Spatial variations in groundwater chemistry in Uganda: Geogenic origins and geochemical controls across diverse hydrogeological settings

Abstract

Groundwater sustains about 75 % of Uganda's population, particularly in rural and peri-urban areas. However, the baseline hydrogeochemistry of operational community water sources remains poorly understood. Using hydrochemical analysis and geochemical modelling, we assessed groundwater inorganic geochemistry and geochemical controls across five distinct hydrogeological settings in Uganda: Precambrian metasedimentary (MS; n = 30), granulitic-gneissic complex (GG; n = 21), unconsolidated sedimentary (SDM; n = 10), volcanics (VO; n = 7), and metavolcanics (MV; n = 6).
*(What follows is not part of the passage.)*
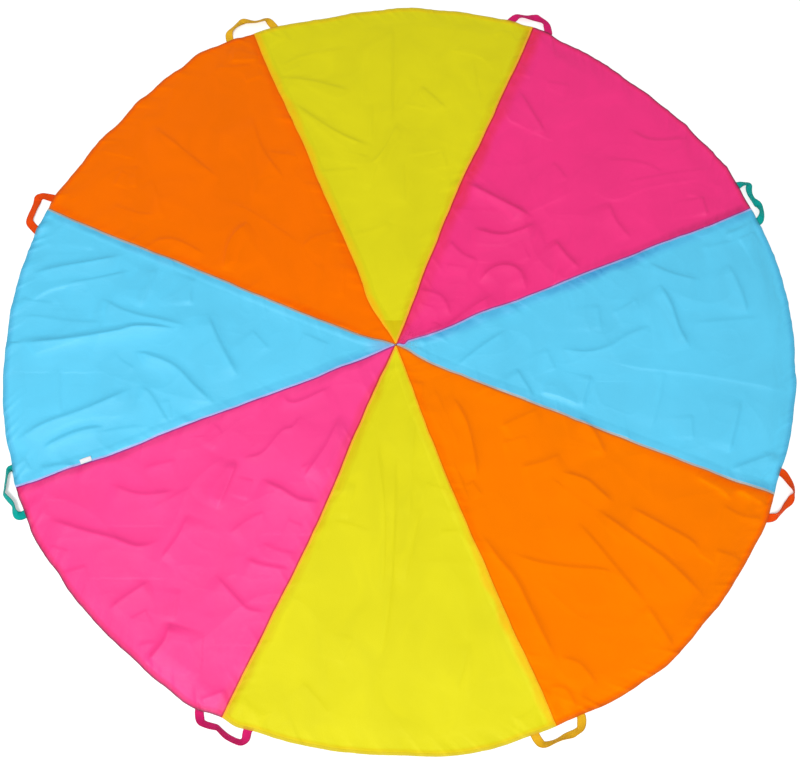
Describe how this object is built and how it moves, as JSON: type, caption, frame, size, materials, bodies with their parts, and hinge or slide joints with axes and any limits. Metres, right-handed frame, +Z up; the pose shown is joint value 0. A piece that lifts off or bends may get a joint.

Results show that Ca–HCO3 is the predominant hydrochemical facies in most settings, reflecting limited geochemical evolution, whereas Na–HCO3 and Na–Cl facies dominate MV and SDM, consistent with cation exchange and advanced geochemical evolution. World Health Organisation (WHO) drinking water guidelines for selected targets were exceeded in 3 % of samples (for Fe, F−, and Cl−), 5 % for Mn, and 14 % for NO3 −. By settings, exceedances were: (i) MS – 20 % NO3 −, 13 % Mn, and 7 % Cl−; (ii) GG – 14 % NO3 −, and 5 % Fe; (iii) MV –17 % Fe; and (iv) SDM – 10 % F−, indicating more frequent guideline exceedances in MS. Major-ion ratios, including (Na++K+)/Cl− ratios (> 1), HCO3 − /Na+ (1–4), (Ca2++Mg2+)/HCO3 − (~0.3–0.8), and (Ca2++Mg2+)/SO4 2− (>1), are consistent with active silicate weathering, cation exchange, and contributions from carbonate dissolution, with minimal influence from evaporative concentration and gypsum dissolution. Geochemical modelling shows under-saturation for calcite, dolomite, and gypsum, but quartz super-saturation. Thermodynamic modelling indicates kaolinite as the stable secondary mineral in VO, contrasting clinoptilolite in other settings, reflecting active monosiallitisation under rapid flow, well-drained conditions, and low silica -accumulation. This study establishes baseline hydrogeochemical characterisation across Uganda's diverse hydrogeologies, highlighting spatial variability and controls to inform targeted, sustainable groundwater management.